In 1953 Bowditch was noted helping a Portsmouth community pageant, and her family moved to Peterborough, New Hampshire in the south of the state in 1959, attended the 1963 Baháʼí World Congress with her husband and a granddaughter, and in 1965 Bowditch is pictured on the first local Spiritual Assembly of Brookline, the local administrative organization of the religion.

==Retirement years==
Harold died in August 1964 and their home at 12 Pine Street became the official Baháʼí Center of the community in 1967 at which Guy Murchie gave a talk for the opening ceremony. In 1968 Bowditch donated a number of materials to the Library of Harvard Medical School from her husband's collection. She also began to donate materials to the Archives of American Art in several installments between 1968 and 1979.
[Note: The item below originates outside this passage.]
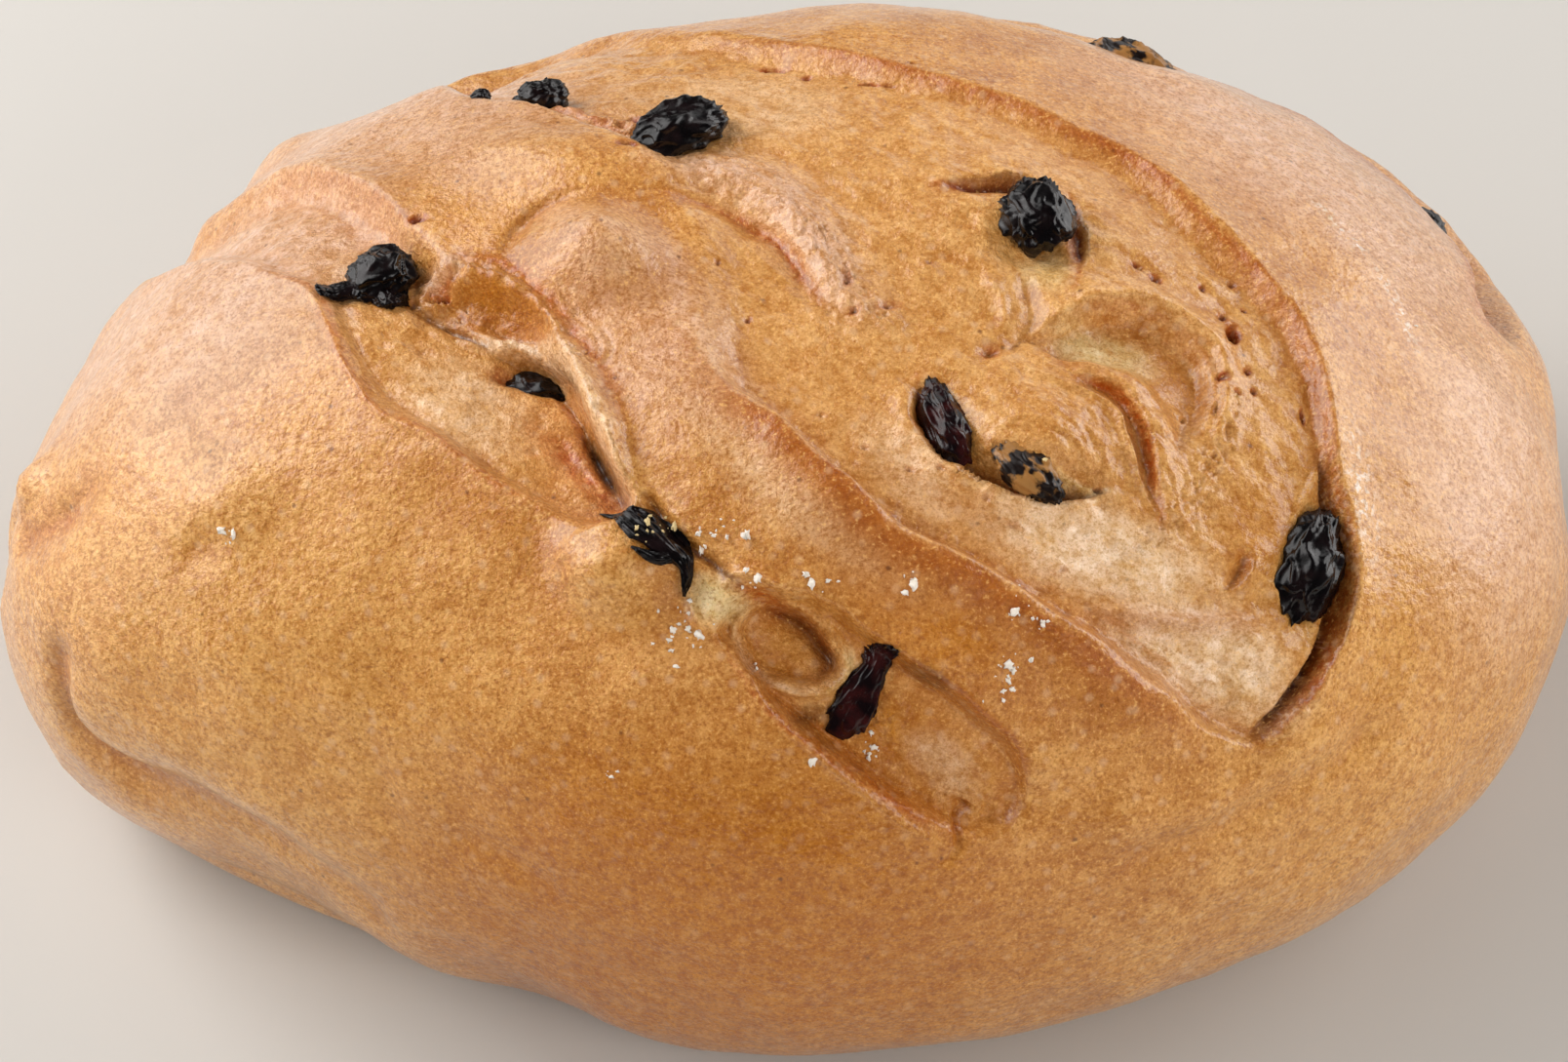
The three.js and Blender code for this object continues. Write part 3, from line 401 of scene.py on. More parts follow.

In 1970 she was at the official presentation of a Baháʼí book to then Governor Walter R. Peterson, Jr. and published a book on her father. In 1971 she gave a talk about meeting ʻAbdu'l-Baha.

In 1972 she was noted by Portsmouth Friends of the Library, spoke at Meriden, Connecticut on her memory of meeting ʻAbdu'l-Bahá, and aided in costumes for play at Keene State College.

She died May 1, 1979 and a posthumously published memoir, The Artist's Daughter: Memoirs 1890-1979 was printed with the aide of her grandchildren.